‘O novo papa não teme mexer em vespeiros – a exemplo do Banco do Vaticano, infestado por bandidos de batinas’
Suas declarações contundentes, o despojo que o faz prescindir das opulências à disposição do chefe da Igreja e a coragem para mudanças dentro e fora dos portões do Vaticano casam com o que o mundo católico há muito desejava.
Desejo que, cá para nós, já nem se esperava mais que viesse a ser concretizado. Não sem razão, o catolicismo estava em franco encolhimento mundo afora, inclusive no Brasil, ainda considerado a maior nação católica do mundo, embora tenha perdido 1,7 milhões de fieis na última década.
Usei o tempo pretérito porque a multidão em Copacabana, calculada em mais de três milhões, sinaliza para um novo crescimento. E este fenômeno, concretizado, não pode ser debitado em outra conta que não seja a de Francisco.
O novo papa não teme mexer em vespeiros – a exemplo do Banco do Vaticano, infestado por bandidos de batinas. Ou ainda em searas delicadas que assombram o clericato, entre as quais as denuncias de pedofilia.

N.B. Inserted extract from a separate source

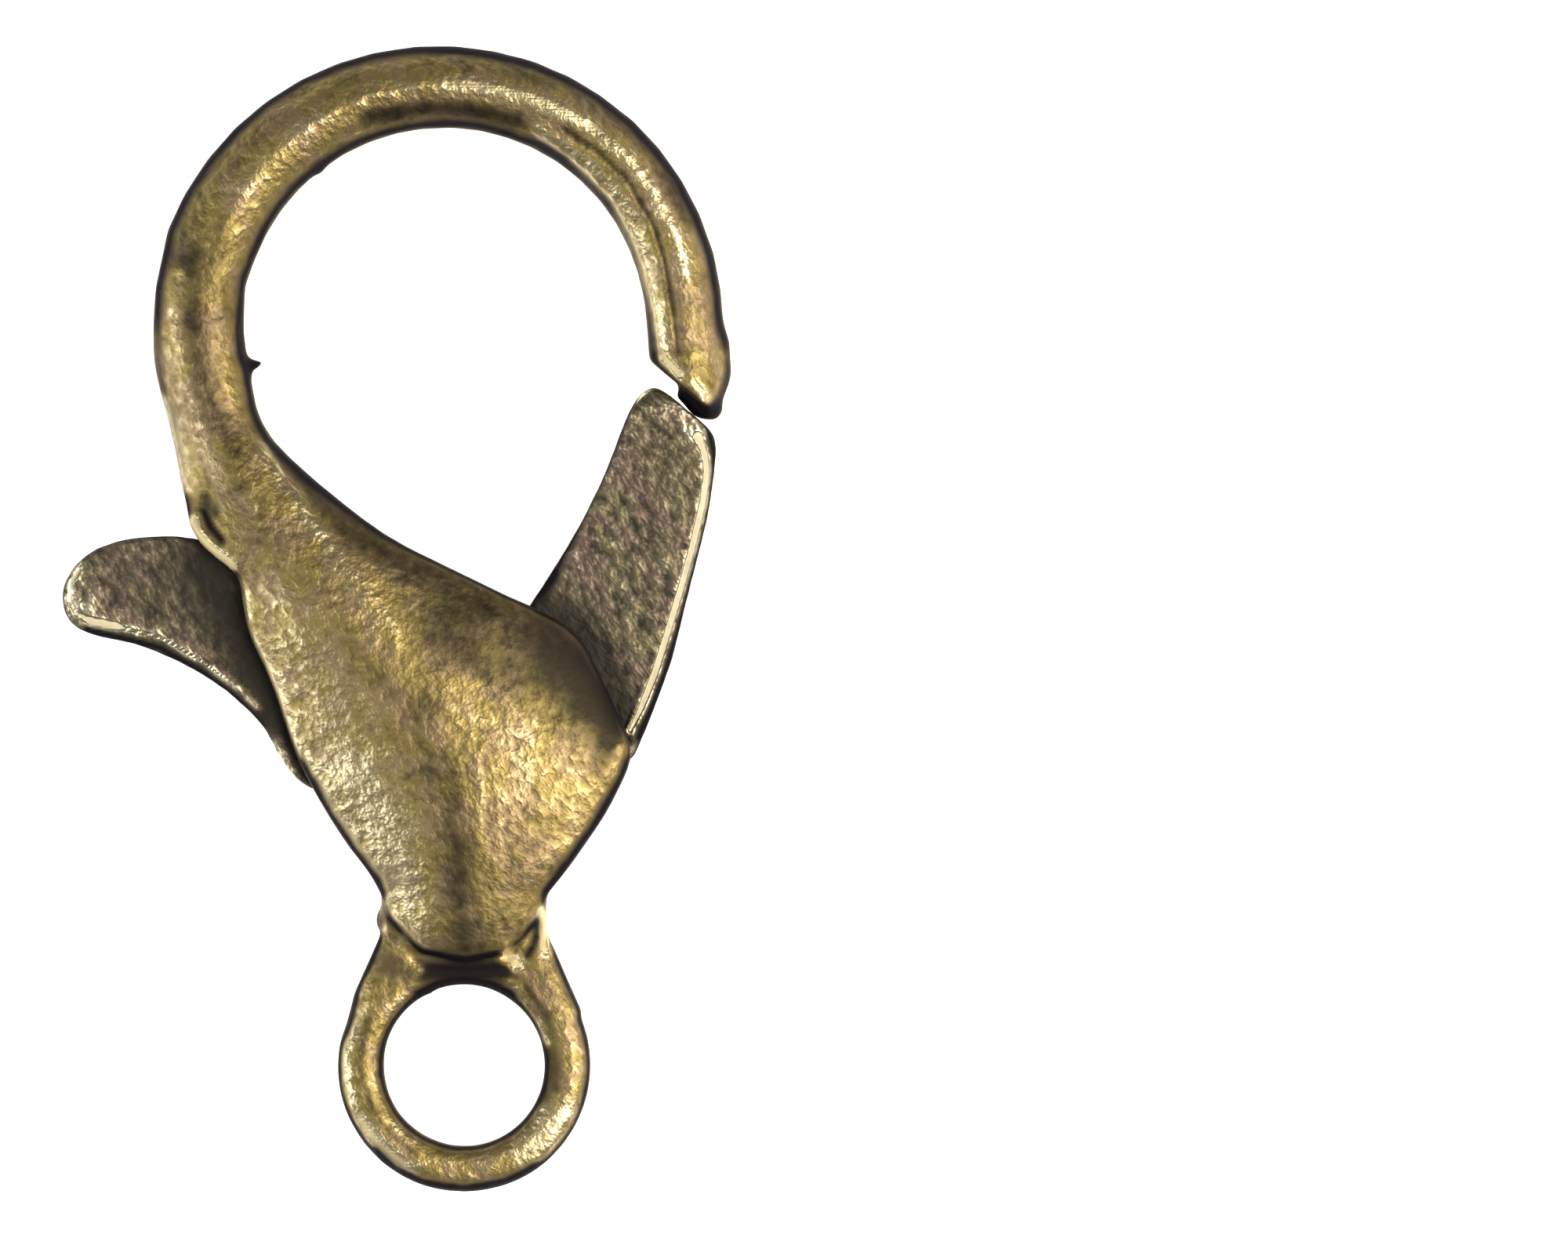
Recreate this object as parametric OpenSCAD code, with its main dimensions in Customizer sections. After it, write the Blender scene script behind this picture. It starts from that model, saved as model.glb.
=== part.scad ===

Para este papa, mais importante do que impor restrições aos métodos contraceptivos, que a quase integralidade de seu rebanho não assente, é garantir que os nascidos na fé católica tenham uma vida de dignidade.
E que, ao invés de exclusões, a Igreja deve incentivar a busca por Deus – incluindo no rebanho figuras historicamente perseguidas e banidas, a exemplo dos homossexuais.
Em suas orações de agradecimentos, porém, poucos católicos devem ter estendido as bênçãos para outro expoente da Igreja, responsável pela revolução em curso.
Não o fez porque já o apagamos da memória; já o abandonamos mentalmente.
Mas não deveria. Porque o cardeal Joseph Ratzinger é o responsável direto pela ascensão de Francisco.
Com sua renúncia, a primeira em 600 anos, Bento XVI mostrou visão estratégica. E muito humildade. Pouco comunicativo, sem jamais herdar o carisma de João Paulo II, ele soube sair de cena para que os fiéis pudessem, agora, comemorar o papa certo na hora certa.
Ratzunger entendeu, como poucos, o valor da renúncia – um entendimento que não é comumente apreendido em outras esferas do poder.
Eu conheço, e certamente você também, inúmeros casos – seja em comandos de empresas, seja na política – de pessoas incapazes de alcançar, e mimetizar, o gesto de Bento.
Apegados demais para se alienar do poder, se auto-proclamam eternos e insubstituíveis, quando só estão com a visão embaçada pela ambição, incapazes de enxergar que o tempo, na verdade, já acabou.
Estão mortos em vida. Diferente de Bento que, vivo, garantiu seu lugar na eternidade.